Event manager Kate Nottingham said it was an amazing day at the festival.
“The short talks tent has been going all day, it been absolutely packed,” she said.
“There’s plenty of workshops, people doing hands-on, interactive stuff.
“There’s lots of handmade wares, really really creative stuff that you can’t see in other places, lots of traditionally skilled people and some sustainability energy stuff.”
Experts in off-grid living travelled from all across Australia to share their stories in Eldorado.
The inaugural event was held all day Saturday at Centennial Park.
Those who attended learnt how to make their own dreamcatchers, make fish skin leather with traditional tools and churn their own butter.
“People get motivation and new skills and get some new ideas to either simplify their own life and make things better for themselves, but also the environment,” Ms Nottingham said.
“People love it, that idea of off-grid living and the freedom that comes with it.
“They’re all here looking for that feeling … there’s a lot of back to the basics attitudes.”
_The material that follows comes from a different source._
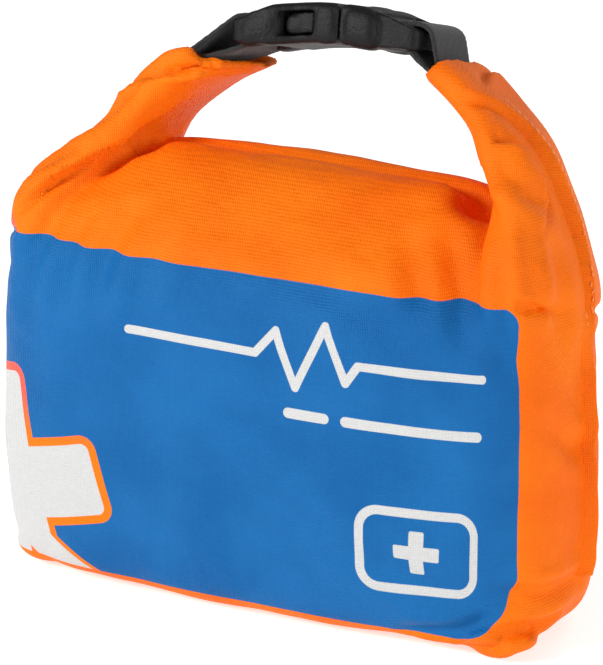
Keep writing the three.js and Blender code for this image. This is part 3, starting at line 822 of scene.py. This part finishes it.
finishes = {
    "webbing": woven_tape("black_webbing", (0.004, 0.004, 0.005), (0.022, 0.022, 0.025)),
    "buckle_plastic": moulded_plastic(),
    "mouth_strip": plain_finish("mouth_strip", (0.6, 0.63, 0.65), (0.75, 0.77, 0.78), 700, 0.3, 0.0001),
    "gauze": woven_tape("cotton_gauze", (0.55, 0.53, 0.49), (0.85, 0.83, 0.78), 0.8),
    "triangular_cloth": woven_tape("triangular_cloth", (0.5, 0.42, 0.33), (0.72, 0.64, 0.54), 0.6),
    "paper_pack": plain_finish("sealed_paper", (0.62, 0.64, 0.63), (0.82, 0.83, 0.81), 500, 0.6),
    "card": plain_finish("pressed_card", (0.28, 0.2, 0.12), (0.42, 0.32, 0.21), 600, 0.8),
    "tape": woven_tape("cloth_tape", (0.6, 0.56, 0.48), (0.82, 0.79, 0.71), 0.7),
    "glove_rubber": plain_finish("nitrile", (0.02, 0.08, 0.32), (0.05, 0.15, 0.5), 400, 0.5),
    "blanket_foil": plain_finish(
        "gold_film", (0.6, 0.38, 0.1), (0.85, 0.6, 0.22), 160, 0.2, 0.0008, Metallic=0.9
    ),
    "leaflet_paper": plain_finish("leaflet_paper", (0.68, 0.68, 0.64), (0.85, 0.85, 0.82), 500, 0.7),
    "steel": plain_finish(
        "brushed_steel", (0.45, 0.46, 0.47), (0.62, 0.63, 0.64), 1500, 0.25, 0.0001, Metallic=1.0
    ),
}


def dress(made, material):
    made.data.materials.clear()
    made.data.materials.append(material)


# ---------------------------------------------------------------- build the cloth
# Where each arm is cut off the bag: a point on the cut, and the way out along the arm.
ARM_BENDS = {
    "right": (Vector((58, 1.5, 105)) * MM, Vector((0.35, 0.1, 0.93)) * 12 * MM),
    "left": (Vector((-58, 1.5, 102)) * MM, Vector((-0.35, 0.1, 0.93)) * 9 * MM),
}
# The left cuff reaches under the buckle, so from here it is cut off the arm as a piece of its own.
CUFF_BEND = (Vector((-36.5, 16.4, 122.8)) * MM, Vector((0.85, 0.19, 0.49)) * 9 * MM)
printed_cloth, plain_cloth = cloth_finish("orange_cloth_printed", True), cloth_finish("orange_cloth", False)
thread = thread_finish()

bag = soft_shell()
soften(bag)
bag.name = "bag_cloth"

# Each row of stitches: its name, its line, and the arm that it lies on, if any; only the rows off the arms go with
# the bag.
seams = [
    ("right_seam_stitching", [(76, 5, 20), (76, 5, 50), (76, 6, 74), (72, 12, 92)], None),
    (
        "right_arm_stitching",
        [(69.5, 14, 99), (66, 16, 106), (61, 16, 116), (55, 15, 125), (48, 14, 131)],
        "right",
    ),
    ("left_seam_stitching", [(-76, 5, 20), (-76, 5, 50), (-76, 6, 72), (-73, 10, 88)], None),
]
for name, line, arm in seams:
    row = stitch_line(bag, name, line)
    dress(row, thread)
    if arm:
        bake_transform(row)
    else:
        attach(row, "bag")

for name, side in (("right", 1), ("left", -1)):
    flange = side_flange(bag, name + "_side_flange", side)
    dress(flange, plain_cloth)
    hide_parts(name + "_side_seam")
    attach(flange, "bag")

arms = {n: cut_off(bag, n + "_arm_cloth", start, start + way) for n, (start, way) in ARM_BENDS.items()}
cuff = cut_off(arms["left"], "left_cuff_cloth", CUFF_BEND[0], sum(CUFF_BEND, Vector()))
map_print(cuff)
dress(cuff, plain_cloth)
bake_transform(cuff)
for name, arm in arms.items():
    map_print(arm)
    dress(arm, plain_cloth)
    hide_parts(name + "_arm_roll")
    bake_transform(arm)

map_print(bag)
dress(bag, printed_cloth)
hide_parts("front_panel", "back_panel", "base_panel", "top_roll")
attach(bag, "bag")

for node, at in (
    ("top_mouth_strip", roll_strip_point),
    ("right_mouth_strip", arm_strip_point(RIGHT_ARM)),
    ("left_mouth_strip", arm_strip_point(LEFT_ARM)),
):
    strip = flexible_strip(node + "_flexed", at)
    dress(strip, finishes["mouth_strip"])
    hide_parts(node)
    side = node.split("_")[0]
    if side in ARM_BENDS:
        side + "_arm"
        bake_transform(strip)
    else:
        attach(strip, "bag")

# ---------------------------------------------------------------- build the buckle and its webbing
PADS = {
    "buckle_female": [
        ((-17.5, -9.2, 0), (6.2, 4.4, 4.6)),
        ((-17.5, 9.2, 0), (6.2, 4.4, 4.6)),
        ((0.6, -12.2, 0), (3.2, 1.7, 4.9)),
        ((0.6, 12.2, 0), (3.2, 1.7, 4.9)),
        ((-6, 0, 4.6), (8.5, 6, 0.9)),
    ],
    "buckle_male": [
        ((9.8, -10, 0), (5.2, 4.2, 5.2)),
        ((9.8, 10, 0), (5.2, 4.2, 5.2)),
        ((9, 0, 4.6), (1.1, 7, 1.0)),
        ((12.2, 0, 4.2), (1.0, 7, 1.0)),
    ],
    "buckle_prong_front": [((-7.6, -10.4, 0), (3.4, 1.5, 2.5))],
    "buckle_prong_back": [((-7.6, 10.4, 0), (3.4, 1.5, 2.5))],
}
BODY = {n: body for body, members in frame["record"]["behaviour"]["bodies"].items() for n in members}
for node, pads in PADS.items():
    half = moulded(node, 0.42, 4, pads)
    dress(half, finishes["buckle_plastic"])
    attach(half, BODY[node])

for side, half in (("right", "male_half"), ("left", "female_half")):
    strap = moulded(side + "_webbing", 0.5, 3)
    dress(strap, finishes["webbing"])
    pivot = male_pivot if side == "right" else female_pivot
    inwards = ALONG * (-1 if side == "right" else 1)
    side + "_arm"
    pivot - inwards * 0.004
    pivot + inwards * 0.004
    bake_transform(strap)

for row in frame["record"]["subparts"]:
    node = frame["nodes"][row["node"]]
    if row["material_slot"] in finishes and not node.hide_render:
        node.data.materials.clear()
        node.data.materials.append(finishes[row["material_slot"]])


# ---------------------------------------------------------------- floor, light and camera
def studio():
    bm = bmesh.new()
    bmesh.ops.create_grid(bm, x_segments=2, y_segments=2, size=3)
    floor = piece("floor", bm)
    paper = Finish("pale_floor", Specular_IOR_Level=0.1, Emission_Color=(1, 1, 1, 1), Emission_Strength=0.62)
    shade = paper.mix(paper.noise(3), (0.68, 0.68, 0.68), (0.72, 0.72, 0.72))
    floor.data.materials.append(paper.wear(Base_Color=shade, Roughness=0.9))

    world = bpy.data.worlds.new("studio")
    world.use_nodes = True
    background = world.node_tree.nodes["Background"]
    background.inputs["Color"].default_value = (1, 1, 1, 1)
    background.inputs["Strength"].default_value = 0.26
    bpy.context.scene.world = world
    bpy.context.scene.view_settings.view_transform = "Standard"

    for name, place, size, power in (
        ("key", (-0.62, -0.85, 0.62), 0.3, 11.5),
        ("fill", (0.95, -0.4, 0.4), 0.35, 5),
        ("rim", (0.2, 0.9, 0.7), 0.5, 3),
    ):
        lamp = bpy.data.lights.new(name, "AREA")
        lamp.size, lamp.energy = size, power
        light = bpy.data.objects.new(name, lamp)
        light.location = place
        light.rotation_euler = (Vector((0, 0, 0.07)) - Vector(place)).to_track_quat("-Z", "Y").to_euler()
        bpy.context.scene.collection.objects.link(light)


def camera(azimuth, elevation, distance, lens, target):
    turn, rise = math.radians(azimuth), math.radians(elevation)
    back = Vector((math.sin(turn) * math.cos(rise), -math.cos(turn) * math.cos(rise), math.sin(rise)))
    data = bpy.data.cameras.new("camera")
    data.lens, data.sensor_width = lens, 36
    data.clip_start, data.clip_end = 0.01, 20
    seen = bpy.data.objects.new("camera", data)
    seen.location = Vector(target) + back * distance
    seen.rotation_euler = (-back).to_track_quat("-Z", "Y").to_euler()
    bpy.context.scene.collection.objects.link(seen)
    bpy.context.scene.camera = seen


studio()
camera(27, 20, 1.2, 265, (0, 0, 0.0663))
People love it, that idea of off-grid living and the freedom that comes with it.
- Kate Nottingham
A range of guest speakers also shared their expertise in living off-grid, including PhD student Rachel Goldlust who has been researching off-grid living across Australia as part of her studies.
In her latest article for Overland magazine, she said people had a long tradition of of living simple and sustainable lives.
“This attitude involves a longing to commune with what is seen as a more ‘natural’ lifestyle, alongside a strident desire to take control over one’s needs and wants,” she said.
“As my research has traced, getting away from it all and finding the ‘simple life’ in Australia is a tradition that predates the millennium, and even Nimbin and the 1970s.”
Other exhibitors at the festival included toilet composting, off-grid lighting, how to build a healthy sustainable hemp house, Mongolian yurts, and alternative farming such as organic fertilisers and water-collecting tree guards.
To ensure the lowest environmental impact, festival organisers set strict rules of no single use plastic or polystyrene and no plastic bags.
All packaging for goods sold had to be re-usable or recyclable.
No drinks in plastic bottles, nor unheallthy soft drinks, were sold to patrons on the day.
The huge success of the first-ever off-grid festival means it will return in future years.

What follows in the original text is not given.